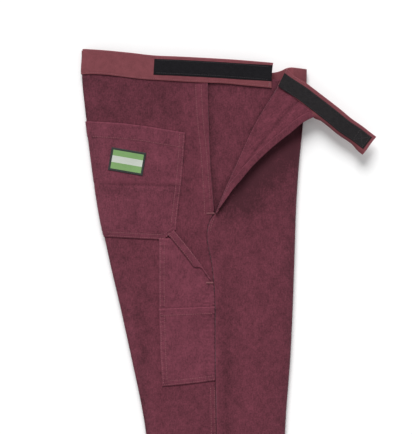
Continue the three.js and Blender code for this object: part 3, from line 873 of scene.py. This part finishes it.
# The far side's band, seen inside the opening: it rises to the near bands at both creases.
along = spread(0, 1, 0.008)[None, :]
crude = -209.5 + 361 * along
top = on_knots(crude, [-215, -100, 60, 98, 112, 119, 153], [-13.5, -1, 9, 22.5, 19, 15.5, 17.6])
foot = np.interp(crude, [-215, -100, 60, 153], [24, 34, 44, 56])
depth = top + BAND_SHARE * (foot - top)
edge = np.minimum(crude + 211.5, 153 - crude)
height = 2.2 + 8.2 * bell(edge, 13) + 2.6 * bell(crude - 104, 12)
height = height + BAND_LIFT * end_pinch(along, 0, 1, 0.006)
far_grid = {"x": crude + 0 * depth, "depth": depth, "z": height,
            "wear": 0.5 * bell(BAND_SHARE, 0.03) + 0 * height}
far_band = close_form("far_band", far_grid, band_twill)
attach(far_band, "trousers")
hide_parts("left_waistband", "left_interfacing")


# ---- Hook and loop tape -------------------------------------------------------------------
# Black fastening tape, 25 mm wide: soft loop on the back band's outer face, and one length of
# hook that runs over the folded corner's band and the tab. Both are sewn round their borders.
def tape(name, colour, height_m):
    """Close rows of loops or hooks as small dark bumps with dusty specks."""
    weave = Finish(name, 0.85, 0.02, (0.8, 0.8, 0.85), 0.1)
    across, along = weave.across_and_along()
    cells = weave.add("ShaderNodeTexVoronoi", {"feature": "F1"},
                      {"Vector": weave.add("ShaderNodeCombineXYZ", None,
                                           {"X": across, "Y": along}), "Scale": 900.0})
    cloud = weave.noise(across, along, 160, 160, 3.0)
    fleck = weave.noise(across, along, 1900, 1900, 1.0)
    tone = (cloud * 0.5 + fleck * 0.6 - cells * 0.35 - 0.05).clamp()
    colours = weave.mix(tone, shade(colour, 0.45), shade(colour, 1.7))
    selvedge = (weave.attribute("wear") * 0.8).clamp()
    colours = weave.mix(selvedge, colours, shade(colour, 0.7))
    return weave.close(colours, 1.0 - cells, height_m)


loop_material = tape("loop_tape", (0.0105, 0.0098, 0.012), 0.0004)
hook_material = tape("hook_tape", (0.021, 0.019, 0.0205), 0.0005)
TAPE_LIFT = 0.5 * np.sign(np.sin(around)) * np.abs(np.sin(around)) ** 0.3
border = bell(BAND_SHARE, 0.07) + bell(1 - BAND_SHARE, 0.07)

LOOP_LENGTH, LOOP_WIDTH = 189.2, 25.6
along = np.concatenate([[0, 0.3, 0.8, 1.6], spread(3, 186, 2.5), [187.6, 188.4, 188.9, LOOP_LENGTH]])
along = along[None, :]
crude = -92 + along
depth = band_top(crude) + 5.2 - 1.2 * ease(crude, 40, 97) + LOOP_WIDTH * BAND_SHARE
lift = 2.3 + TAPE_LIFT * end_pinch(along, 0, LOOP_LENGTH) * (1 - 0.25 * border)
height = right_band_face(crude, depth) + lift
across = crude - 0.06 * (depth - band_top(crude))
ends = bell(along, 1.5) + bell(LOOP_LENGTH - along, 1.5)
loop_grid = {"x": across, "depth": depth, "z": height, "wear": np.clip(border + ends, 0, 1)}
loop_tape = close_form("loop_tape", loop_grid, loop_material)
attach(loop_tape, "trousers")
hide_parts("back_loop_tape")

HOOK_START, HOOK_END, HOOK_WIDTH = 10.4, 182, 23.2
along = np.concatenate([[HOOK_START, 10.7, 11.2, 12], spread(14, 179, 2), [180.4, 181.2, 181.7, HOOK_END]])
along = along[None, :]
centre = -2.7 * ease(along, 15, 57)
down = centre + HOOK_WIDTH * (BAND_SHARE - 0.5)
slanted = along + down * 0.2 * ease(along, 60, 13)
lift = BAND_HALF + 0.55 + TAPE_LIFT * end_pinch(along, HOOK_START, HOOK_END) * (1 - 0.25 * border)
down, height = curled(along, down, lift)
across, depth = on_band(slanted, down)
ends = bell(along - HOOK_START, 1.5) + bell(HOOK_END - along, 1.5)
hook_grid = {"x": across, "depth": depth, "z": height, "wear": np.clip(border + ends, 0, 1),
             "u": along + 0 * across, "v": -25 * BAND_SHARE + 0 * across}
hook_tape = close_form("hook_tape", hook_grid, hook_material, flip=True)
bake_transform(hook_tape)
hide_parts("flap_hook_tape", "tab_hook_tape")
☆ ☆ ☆
(REQUEST) Word for word, write out all of the data above.

(TASK ANSWER)
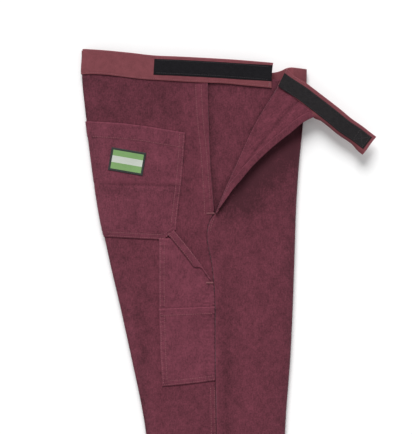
Continue the three.js and Blender code for this object: part 3, from line 873 of scene.py. This part finishes it.
# The far side's band, seen inside the opening: it rises to the near bands at both creases.
along = spread(0, 1, 0.008)[None, :]
crude = -209.5 + 361 * along
top = on_knots(crude, [-215, -100, 60, 98, 112, 119, 153], [-13.5, -1, 9, 22.5, 19, 15.5, 17.6])
foot = np.interp(crude, [-215, -100, 60, 153], [24, 34, 44, 56])
depth = top + BAND_SHARE * (foot - top)
edge = np.minimum(crude + 211.5, 153 - crude)
height = 2.2 + 8.2 * bell(edge, 13) + 2.6 * bell(crude - 104, 12)
height = height + BAND_LIFT * end_pinch(along, 0, 1, 0.006)
far_grid = {"x": crude + 0 * depth, "depth": depth, "z": height,
            "wear": 0.5 * bell(BAND_SHARE, 0.03) + 0 * height}
far_band = close_form("far_band", far_grid, band_twill)
attach(far_band, "trousers")
hide_parts("left_waistband", "left_interfacing")


# ---- Hook and loop tape -------------------------------------------------------------------
# Black fastening tape, 25 mm wide: soft loop on the back band's outer face, and one length of
# hook that runs over the folded corner's band and the tab. Both are sewn round their borders.
def tape(name, colour, height_m):
    """Close rows of loops or hooks as small dark bumps with dusty specks."""
    weave = Finish(name, 0.85, 0.02, (0.8, 0.8, 0.85), 0.1)
    across, along = weave.across_and_along()
    cells = weave.add("ShaderNodeTexVoronoi", {"feature": "F1"},
                      {"Vector": weave.add("ShaderNodeCombineXYZ", None,
                                           {"X": across, "Y": along}), "Scale": 900.0})
    cloud = weave.noise(across, along, 160, 160, 3.0)
    fleck = weave.noise(across, along, 1900, 1900, 1.0)
    tone = (cloud * 0.5 + fleck * 0.6 - cells * 0.35 - 0.05).clamp()
    colours = weave.mix(tone, shade(colour, 0.45), shade(colour, 1.7))
    selvedge = (weave.attribute("wear") * 0.8).clamp()
    colours = weave.mix(selvedge, colours, shade(colour, 0.7))
    return weave.close(colours, 1.0 - cells, height_m)


loop_material = tape("loop_tape", (0.0105, 0.0098, 0.012), 0.0004)
hook_material = tape("hook_tape", (0.021, 0.019, 0.0205), 0.0005)
TAPE_LIFT = 0.5 * np.sign(np.sin(around)) * np.abs(np.sin(around)) ** 0.3
border = bell(BAND_SHARE, 0.07) + bell(1 - BAND_SHARE, 0.07)

LOOP_LENGTH, LOOP_WIDTH = 189.2, 25.6
along = np.concatenate([[0, 0.3, 0.8, 1.6], spread(3, 186, 2.5), [187.6, 188.4, 188.9, LOOP_LENGTH]])
along = along[None, :]
crude = -92 + along
depth = band_top(crude) + 5.2 - 1.2 * ease(crude, 40, 97) + LOOP_WIDTH * BAND_SHARE
lift = 2.3 + TAPE_LIFT * end_pinch(along, 0, LOOP_LENGTH) * (1 - 0.25 * border)
height = right_band_face(crude, depth) + lift
across = crude - 0.06 * (depth - band_top(crude))
ends = bell(along, 1.5) + bell(LOOP_LENGTH - along, 1.5)
loop_grid = {"x": across, "depth": depth, "z": height, "wear": np.clip(border + ends, 0, 1)}
loop_tape = close_form("loop_tape", loop_grid, loop_material)
attach(loop_tape, "trousers")
hide_parts("back_loop_tape")

HOOK_START, HOOK_END, HOOK_WIDTH = 10.4, 182, 23.2
along = np.concatenate([[HOOK_START, 10.7, 11.2, 12], spread(14, 179, 2), [180.4, 181.2, 181.7, HOOK_END]])
along = along[None, :]
centre = -2.7 * ease(along, 15, 57)
down = centre + HOOK_WIDTH * (BAND_SHARE - 0.5)
slanted = along + down * 0.2 * ease(along, 60, 13)
lift = BAND_HALF + 0.55 + TAPE_LIFT * end_pinch(along, HOOK_START, HOOK_END) * (1 - 0.25 * border)
down, height = curled(along, down, lift)
across, depth = on_band(slanted, down)
ends = bell(along - HOOK_START, 1.5) + bell(HOOK_END - along, 1.5)
hook_grid = {"x": across, "depth": depth, "z": height, "wear": np.clip(border + ends, 0, 1),
             "u": along + 0 * across, "v": -25 * BAND_SHARE + 0 * across}
hook_tape = close_form("hook_tape", hook_grid, hook_material, flip=True)
bake_transform(hook_tape)
hide_parts("flap_hook_tape", "tab_hook_tape")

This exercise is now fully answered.